10.2 Gift Vouchers and remaining balances of Gift Vouchers can be redeemed until the end of the third year after the year of voucher purchase. Remaining balances will be credited to the Customer until the expiry date.
10.3 Gift Vouchers can only be redeemed before the order process is completed. Subsequent offsetting is not possible.
10.4 Multiple Gift Vouchers can also be redeemed for one order.
10.5 Gift Vouchers can only be used to purchase goods and not to purchase additional Gift Vouchers.
10.6 If the value of the Gift Voucher is not sufficient to cover the order, one of the other payment methods offered by the Seller may be chosen to settle the difference.
10.7 The credit of a Gift Voucher is neither paid out in cash nor does it bear interest.

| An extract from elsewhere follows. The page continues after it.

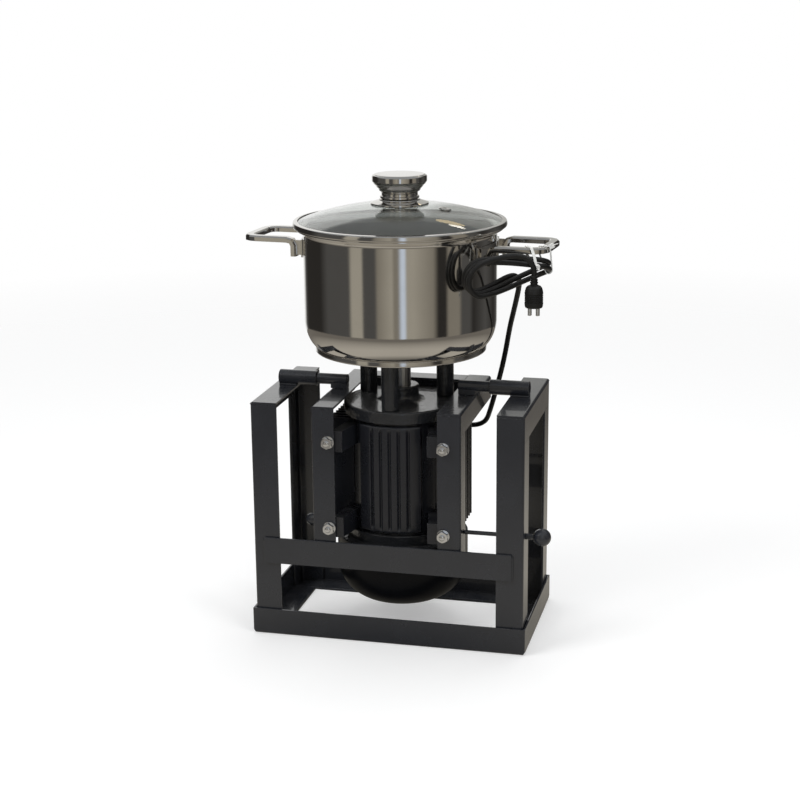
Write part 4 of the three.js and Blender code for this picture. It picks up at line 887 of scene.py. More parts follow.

10.8 The Gift Voucher is transferable. The Seller may perform with discharging effect to the respective holder who redeems the Gift Voucher in the Seller’s online shop. This does not apply if the Seller has knowledge or grossly negligent ignorance of the non-entitlement, lack of legal capacity or lack of authority of the respective holder.
11) Applicable Law
The law of the Federal Republic of Germany shall apply to all legal relationships between the parties, excluding the laws on the international sale of goods. For consumers, this choice of law applies only to the extent that the protection granted is not withdrawn by mandatory provisions of the law of the state in which the consumer has their habitual residence.
12) Place of Jurisdiction
If the Customer is a merchant, a legal entity under public law or a special fund under public law with its seat within the territory of the Federal Republic of Germany, the place of business of the Seller shall be the exclusive place of jurisdiction for all disputes arising from this contract. If the Customer has their seat outside the territory of the Federal Republic of Germany, the place of business of the Seller shall be the exclusive place of jurisdiction for all disputes arising from this contract if the contract or claims arising from the contract can be attributed to the Customer’s professional or commercial activity. In the above cases, however, the Seller is in any case entitled to bring an action before the court at the Customer’s place of business.
13) Alternative Dispute Resolution
The Seller is neither obliged nor willing to participate in dispute resolution proceedings before a consumer arbitration board.